Task to carry out:
Give the number of lines holding the string "this", and nothing else.

start Working data

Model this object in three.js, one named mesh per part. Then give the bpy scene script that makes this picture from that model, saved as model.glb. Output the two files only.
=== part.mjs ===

end Working data
start Working data

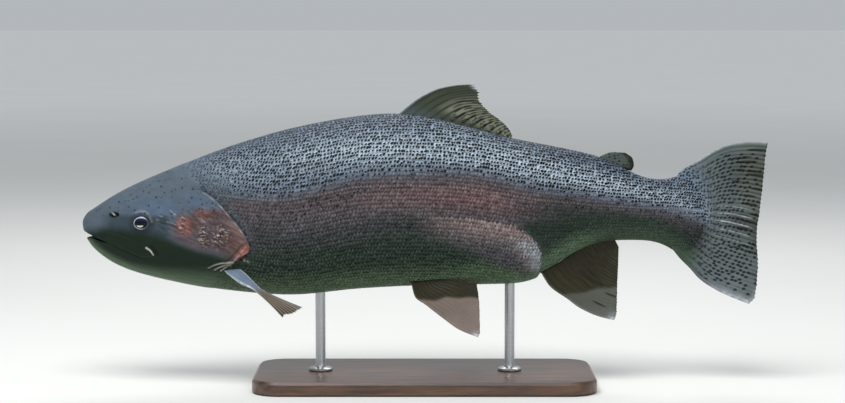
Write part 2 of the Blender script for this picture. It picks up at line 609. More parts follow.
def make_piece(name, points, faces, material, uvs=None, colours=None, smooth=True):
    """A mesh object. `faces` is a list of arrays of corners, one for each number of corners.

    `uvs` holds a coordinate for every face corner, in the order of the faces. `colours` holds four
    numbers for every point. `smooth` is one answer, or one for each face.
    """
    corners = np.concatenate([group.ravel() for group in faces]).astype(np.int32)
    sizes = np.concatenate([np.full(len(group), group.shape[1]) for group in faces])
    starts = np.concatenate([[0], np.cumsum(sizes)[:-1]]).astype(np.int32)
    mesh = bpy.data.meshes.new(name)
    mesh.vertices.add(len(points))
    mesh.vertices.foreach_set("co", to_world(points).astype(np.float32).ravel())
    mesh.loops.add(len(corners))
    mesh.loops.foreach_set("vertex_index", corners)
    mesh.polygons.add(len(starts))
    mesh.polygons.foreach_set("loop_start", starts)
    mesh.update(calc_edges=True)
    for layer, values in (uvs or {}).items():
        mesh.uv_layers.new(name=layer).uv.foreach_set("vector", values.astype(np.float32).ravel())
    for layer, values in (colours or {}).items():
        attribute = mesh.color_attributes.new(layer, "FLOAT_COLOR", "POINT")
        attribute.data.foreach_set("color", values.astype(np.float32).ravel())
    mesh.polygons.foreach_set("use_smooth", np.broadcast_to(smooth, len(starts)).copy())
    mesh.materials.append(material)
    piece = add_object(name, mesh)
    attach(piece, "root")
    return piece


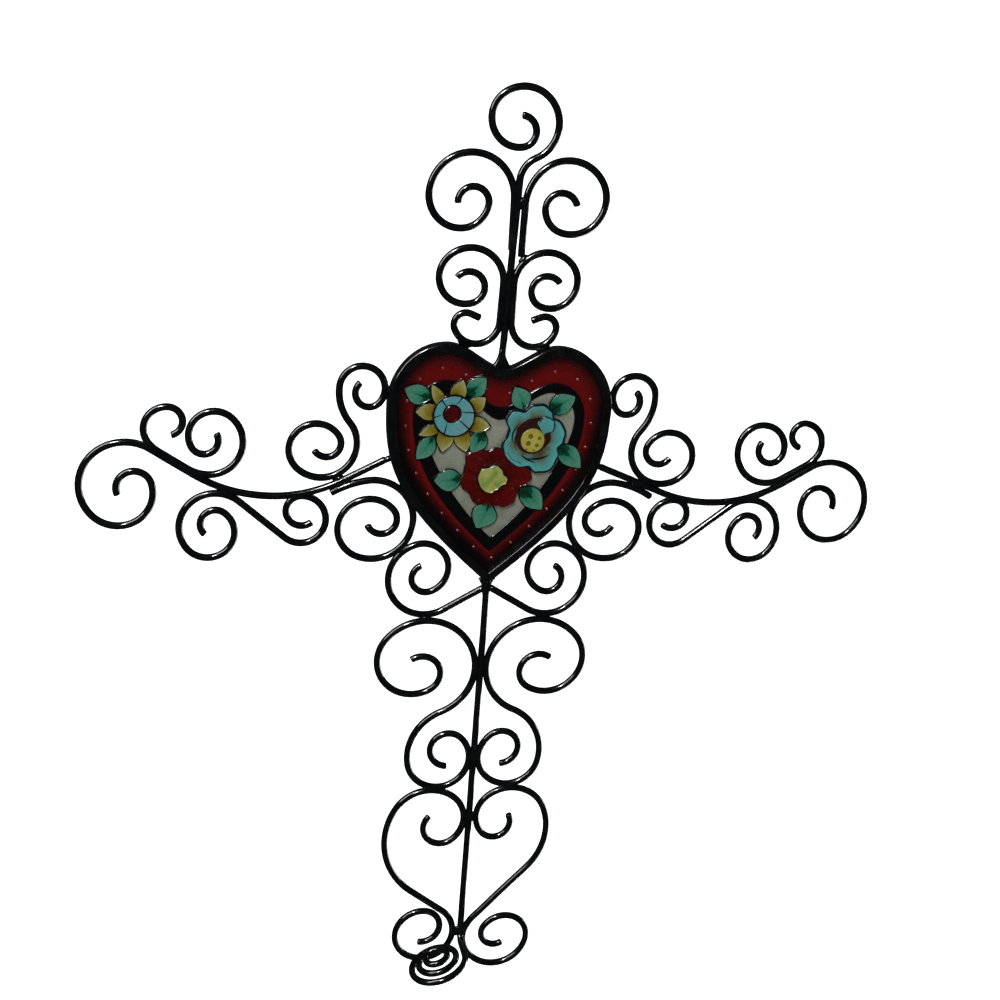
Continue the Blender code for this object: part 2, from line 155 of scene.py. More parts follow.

end Working data

Output below:
3